On the undisputed facts presented in this review we can find no sound reason for departing from the rule ordinarily applied that the mere investment of funds and the collection of income therefrom does not constitute a business.
There is another feature of the case which may not be overlooked. It has been urged that the from of the trust agreement, particularly the powers given to the trustees which would permit them to engage in business, is of vital significance. Doubtless this fact should be given weight but we do not deem it controlling. The actual activities of the trustees are, we think, the decisive factor. It is against such activities that the tax is imposed, and if they did not constitute the conduct of business within the meaning of the Tax Law a franchise tax was not properly imposed. The test of the trustees' activities is that which they actually did, not what they might have done ( Matter of City Bank Farmers Trust Co. v. Graves ( supra); People ex rel. Goodwin Sand Gravel Co. v. Law, 207 App.

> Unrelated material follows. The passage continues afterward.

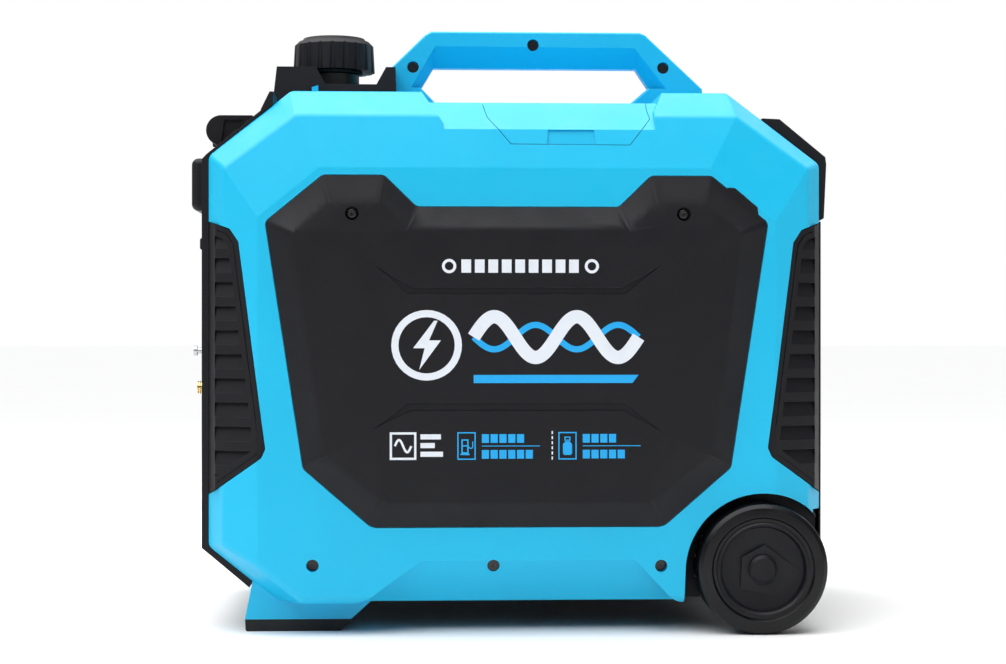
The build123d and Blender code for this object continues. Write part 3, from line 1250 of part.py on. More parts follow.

Div. 567; City Bank Farmers Trust Co. v. Helvering, 313 U.S. 121). Such a test necessarily follows the fact that a tax was imposed by the statute upon net income realized from the conduct of a business. If there was no business, then irrespective of power, there was nothing to tax.
In conformity with the views we have stated we reach the conclusion that the determination of the State Tax Commission was erroneous as a matter of law and should be annulled with $50 costs and disbursements.
HILL, P.J., BREWSTER, RUSSELL and DEYO, JJ., concur.
Determination of the State Tax Commission annulled on the law and facts, with $50 costs and disbursements. [See post. pp. 1017, 1083.]